(Object modeling scripts)
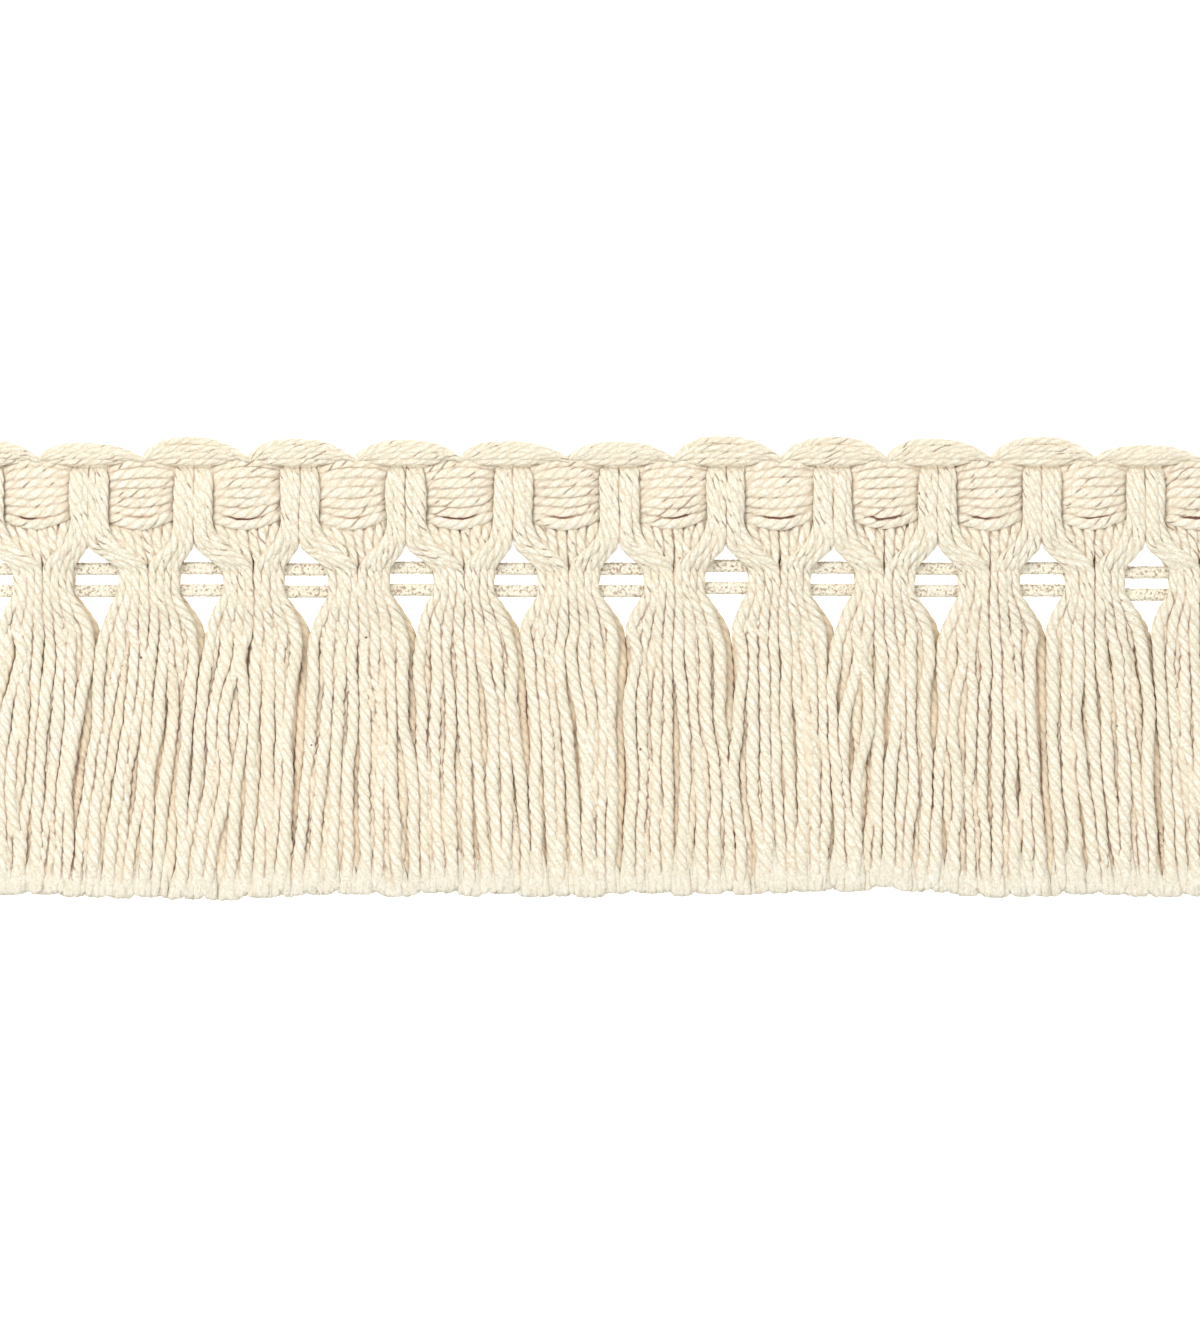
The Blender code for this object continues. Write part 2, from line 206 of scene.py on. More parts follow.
def layYarns(
    paths, rng, reference, radius=yarn["radius"], flat=1.0, twist=1.0, groove=yarn["groove"],
    sides=yarn["sides"], **marks
):
    # yarns along paths of as many points each, with their width along reference
    # marks: wide, a share; solid, False for soft locks; outward, -1 where the underside faces out of the trim
    # marks for the finish: tone, shade (painted shade), edge (painted shade of the sides), line (how strong
    # its painted dark shade lines are), tip
    n, rings = paths.shape[:2]
    rows = (n, rings)
    run = runAlong(paths)
    tangent = np.gradient(paths, axis=1)
    tangent /= np.linalg.norm(tangent, axis=2, keepdims=True)
    reference = np.array(reference, float)
    lateral = reference - (tangent @ reference)[..., None] * tangent
    lateral /= np.linalg.norm(lateral, axis=2, keepdims=True)
    upright = np.cross(tangent, lateral)
    swell = 1 + wander(rng, rows, yarn["slubWaves"], 2 * yarn["slub"])
    radius = spread(radius, rows) * swell
    wide = radius * marks.get("wide", 1.0)
    tall = radius * flat
    turn = rng.uniform(0, 2 * math.pi, (n, 1)) - 2 * math.pi * twist * run / yarn["lay"]
    turn = turn + wander(rng, rows, yarn["twistWaves"], yarn["loose"])
    base = 2 * math.pi * np.arange(sides) / sides
    depth = spread(groove, rows) * (1 + wander(rng, rows, yarn["grooveWaves"], yarn["loose"]))
    valley = (0.5 + 0.5 * np.cos(yarn["plies"] * base)) ** yarn["grooveShape"]
    reach = 1 - depth[..., None] * valley[None, None, :]
    angle = base[None, None, :] + turn[..., None]
    sideways, upwards = (
        np.sign(part) * np.abs(part) ** yarn["square"] for part in (np.cos(angle), np.sin(angle))
    )
    spots = paths[:, :, None, :] + (reach * sideways * wide[..., None])[..., None] * lateral[:, :, None, :]
    spots = spots + (reach * upwards * tall[..., None])[..., None] * upright[:, :, None, :]
    # painted shade: the share given, more on the sides, and full on the side that faces into the trim
    shade = spread(marks.get("shade", 0.0), rows)[..., None]
    shade = shade + marks.get("edge", yarn["edge"]) * smoothStep(np.abs(sideways), *yarn["sideBand"])
    hidden = smoothStep(-marks.get("outward", 1) * upwards, -yarn["backBand"], yarn["backBand"])
    tip = spread(marks.get("tip", 0.0), rows)[..., None]
    # where its painted dark shade lines may lie, and how strong they are
    line = marks.get("line", lambda spots: 1.0)(spots) * smoothStep(np.abs(sideways), *yarn["lineBand"])
    corners, sizes, around, along = yarnTemplate(rings, sides)
    first = (np.arange(n) * rings * sides)[:, None]
    shape = (n, rings, sides)
    ownTone = rng.uniform(0, 1, n)  # drawn in any case, which keeps the later draws as they are
    tone = spread(np.asarray(marks.get("tone", ownTone))[:, None, None], shape)
    shift = rng.uniform(0, 40, (n, 1))
    owner = np.broadcast_to(next(owners) + np.arange(n)[:, None], rows)
    return {
        "axis": paths.reshape(-1, 3),
        "axisWay": tangent.reshape(-1, 3),
        "axisRadius": wide.ravel(),
        "axisOwner": owner.ravel(),
        "solid": marks.get("solid", True),
        "owner": np.repeat(owner, sides, axis=1).ravel(),
        "spots": spots.reshape(-1, 3),
        "corners": (corners[None, :] + first).ravel(),
        "sizes": np.tile(sizes, n),
        "around": np.tile(around, n),
        "along": (run[:, along] + shift).ravel(),
        "tone": tone.ravel(),
        "shade": np.clip(shade + hidden, 0, 1).ravel(),
        "line": line.ravel(),
        "tip": np.broadcast_to(tip, shape).ravel(),
    }


pieces = []


def keepPiece(name, lots, material, slot, node):
    pieces.append({"name": name, "lots": lots, "material": material, "slot": slot, "node": node})


gaps = {
    "far": 0.6,  # a neighbour further off casts no line
    "deep": -0.4,  # and one pressed in further than this counts as this
    "neighbours": 8,
    "stretch": 1.2,  # a ring further along than this is no neighbour
    "merged": (0.85, 1.4),  # yarns whose middles are this near run into each other
    "mergedGap": 0.5,  # and show less of a gap
}


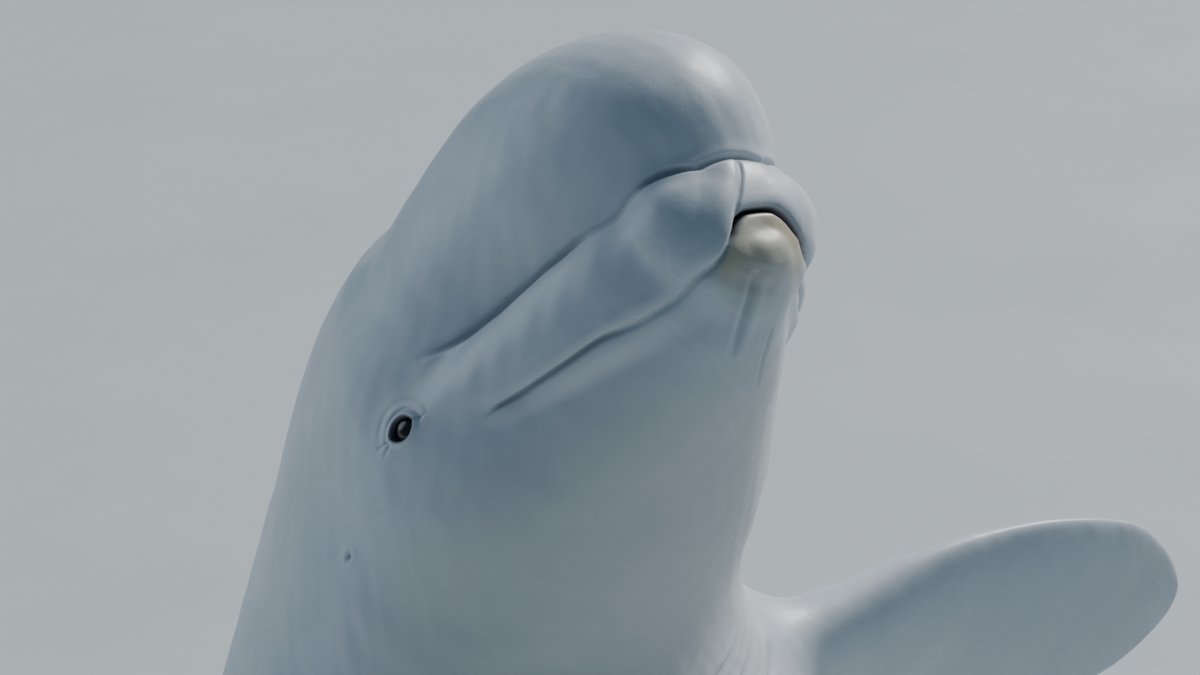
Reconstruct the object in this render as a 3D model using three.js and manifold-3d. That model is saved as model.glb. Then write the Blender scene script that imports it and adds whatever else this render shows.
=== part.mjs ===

◆ **Written problem**
Repeat the listing in full, keeping every line exactly as it is.

◆ **Task output**
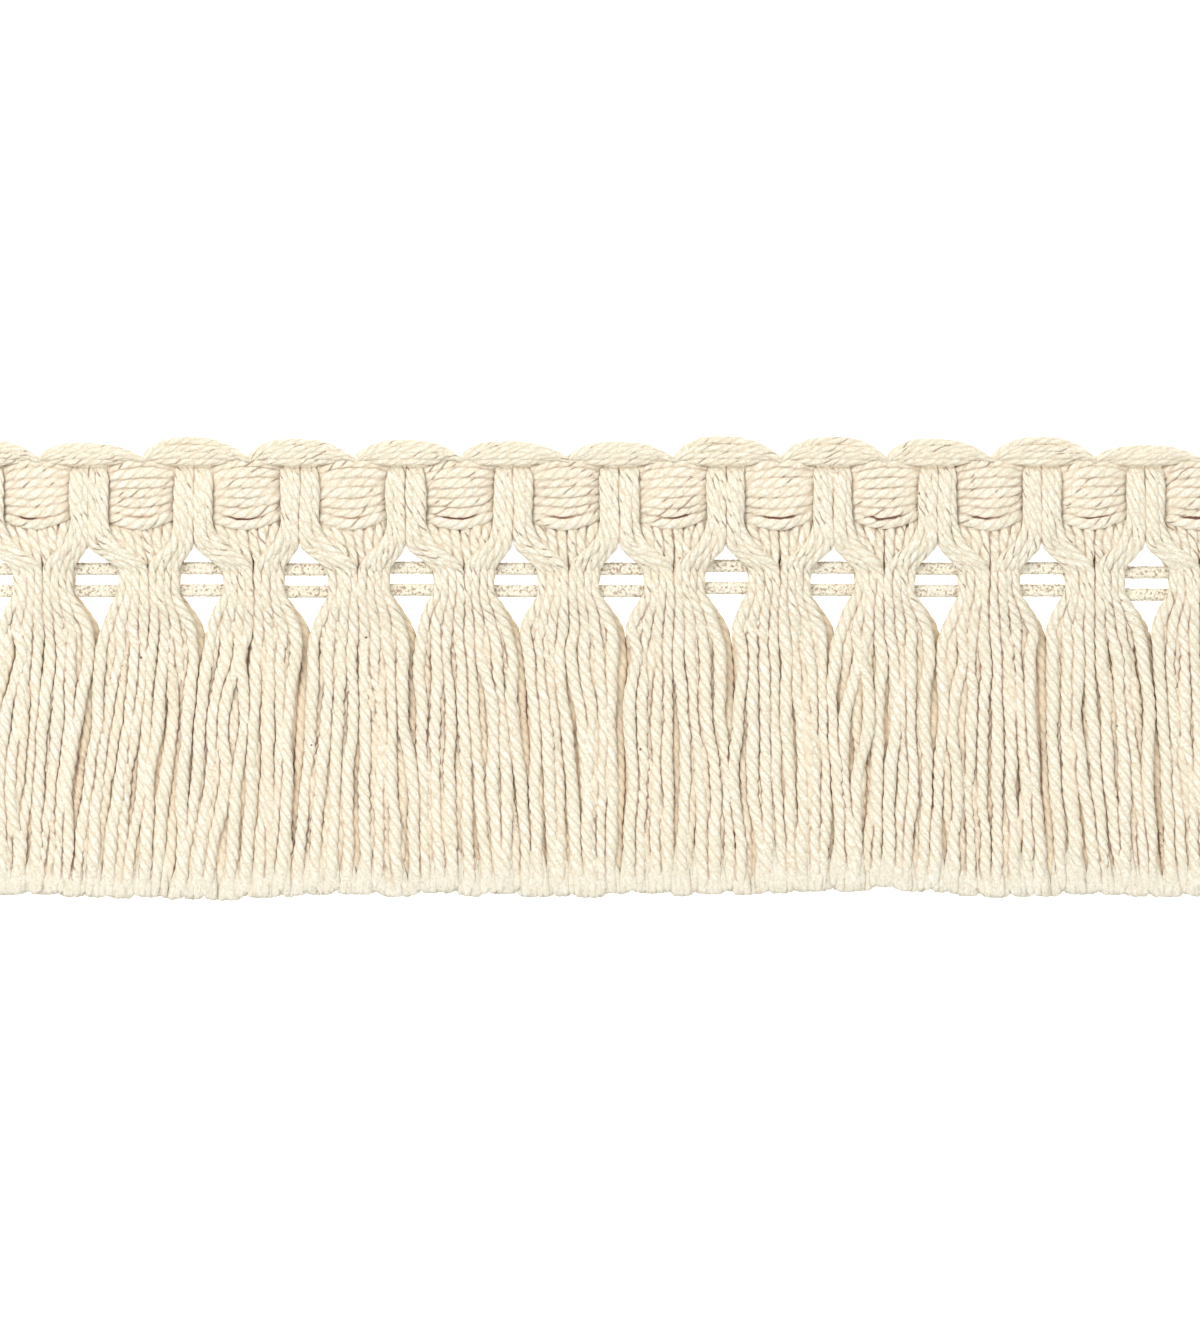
The Blender code for this object continues. Write part 2, from line 206 of scene.py on. More parts follow.
def layYarns(
    paths, rng, reference, radius=yarn["radius"], flat=1.0, twist=1.0, groove=yarn["groove"],
    sides=yarn["sides"], **marks
):
    # yarns along paths of as many points each, with their width along reference
    # marks: wide, a share; solid, False for soft locks; outward, -1 where the underside faces out of the trim
    # marks for the finish: tone, shade (painted shade), edge (painted shade of the sides), line (how strong
    # its painted dark shade lines are), tip
    n, rings = paths.shape[:2]
    rows = (n, rings)
    run = runAlong(paths)
    tangent = np.gradient(paths, axis=1)
    tangent /= np.linalg.norm(tangent, axis=2, keepdims=True)
    reference = np.array(reference, float)
    lateral = reference - (tangent @ reference)[..., None] * tangent
    lateral /= np.linalg.norm(lateral, axis=2, keepdims=True)
    upright = np.cross(tangent, lateral)
    swell = 1 + wander(rng, rows, yarn["slubWaves"], 2 * yarn["slub"])
    radius = spread(radius, rows) * swell
    wide = radius * marks.get("wide", 1.0)
    tall = radius * flat
    turn = rng.uniform(0, 2 * math.pi, (n, 1)) - 2 * math.pi * twist * run / yarn["lay"]
    turn = turn + wander(rng, rows, yarn["twistWaves"], yarn["loose"])
    base = 2 * math.pi * np.arange(sides) / sides
    depth = spread(groove, rows) * (1 + wander(rng, rows, yarn["grooveWaves"], yarn["loose"]))
    valley = (0.5 + 0.5 * np.cos(yarn["plies"] * base)) ** yarn["grooveShape"]
    reach = 1 - depth[..., None] * valley[None, None, :]
    angle = base[None, None, :] + turn[..., None]
    sideways, upwards = (
        np.sign(part) * np.abs(part) ** yarn["square"] for part in (np.cos(angle), np.sin(angle))
    )
    spots = paths[:, :, None, :] + (reach * sideways * wide[..., None])[..., None] * lateral[:, :, None, :]
    spots = spots + (reach * upwards * tall[..., None])[..., None] * upright[:, :, None, :]
    # painted shade: the share given, more on the sides, and full on the side that faces into the trim
    shade = spread(marks.get("shade", 0.0), rows)[..., None]
    shade = shade + marks.get("edge", yarn["edge"]) * smoothStep(np.abs(sideways), *yarn["sideBand"])
    hidden = smoothStep(-marks.get("outward", 1) * upwards, -yarn["backBand"], yarn["backBand"])
    tip = spread(marks.get("tip", 0.0), rows)[..., None]
    # where its painted dark shade lines may lie, and how strong they are
    line = marks.get("line", lambda spots: 1.0)(spots) * smoothStep(np.abs(sideways), *yarn["lineBand"])
    corners, sizes, around, along = yarnTemplate(rings, sides)
    first = (np.arange(n) * rings * sides)[:, None]
    shape = (n, rings, sides)
    ownTone = rng.uniform(0, 1, n)  # drawn in any case, which keeps the later draws as they are
    tone = spread(np.asarray(marks.get("tone", ownTone))[:, None, None], shape)
    shift = rng.uniform(0, 40, (n, 1))
    owner = np.broadcast_to(next(owners) + np.arange(n)[:, None], rows)
    return {
        "axis": paths.reshape(-1, 3),
        "axisWay": tangent.reshape(-1, 3),
        "axisRadius": wide.ravel(),
        "axisOwner": owner.ravel(),
        "solid": marks.get("solid", True),
        "owner": np.repeat(owner, sides, axis=1).ravel(),
        "spots": spots.reshape(-1, 3),
        "corners": (corners[None, :] + first).ravel(),
        "sizes": np.tile(sizes, n),
        "around": np.tile(around, n),
        "along": (run[:, along] + shift).ravel(),
        "tone": tone.ravel(),
        "shade": np.clip(shade + hidden, 0, 1).ravel(),
        "line": line.ravel(),
        "tip": np.broadcast_to(tip, shape).ravel(),
    }


pieces = []


def keepPiece(name, lots, material, slot, node):
    pieces.append({"name": name, "lots": lots, "material": material, "slot": slot, "node": node})


gaps = {
    "far": 0.6,  # a neighbour further off casts no line
    "deep": -0.4,  # and one pressed in further than this counts as this
    "neighbours": 8,
    "stretch": 1.2,  # a ring further along than this is no neighbour
    "merged": (0.85, 1.4),  # yarns whose middles are this near run into each other
    "mergedGap": 0.5,  # and show less of a gap
}


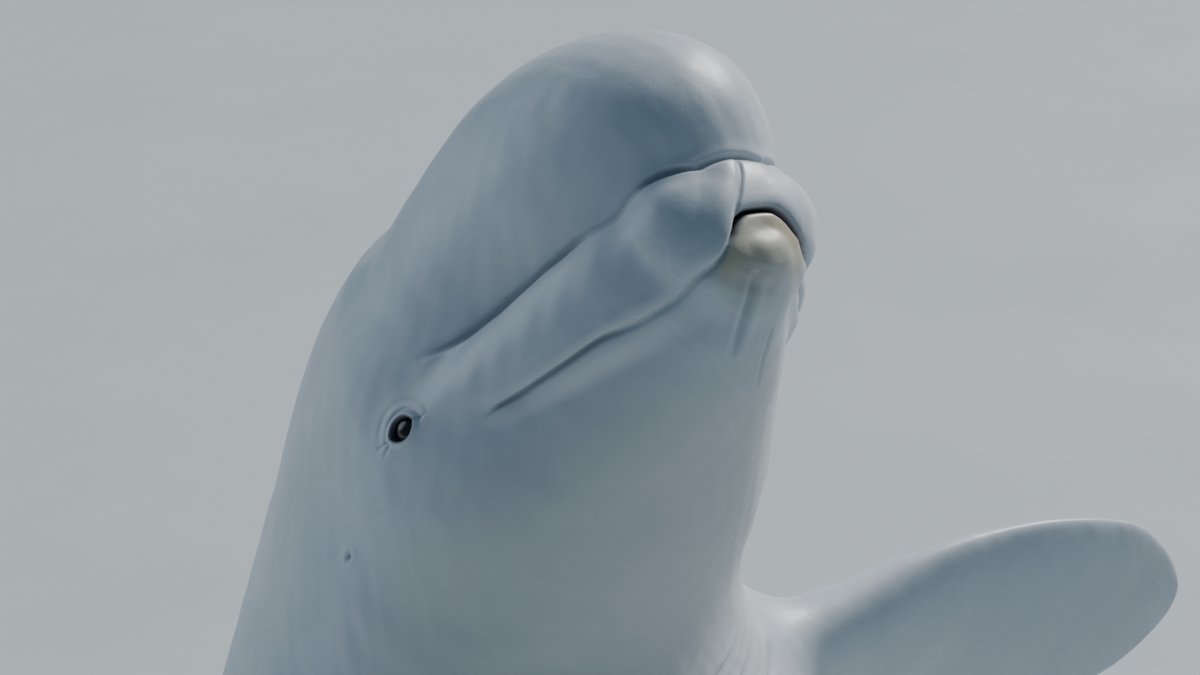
Reconstruct the object in this render as a 3D model using three.js and manifold-3d. That model is saved as model.glb. Then write the Blender scene script that imports it and adds whatever else this render shows.
=== part.mjs ===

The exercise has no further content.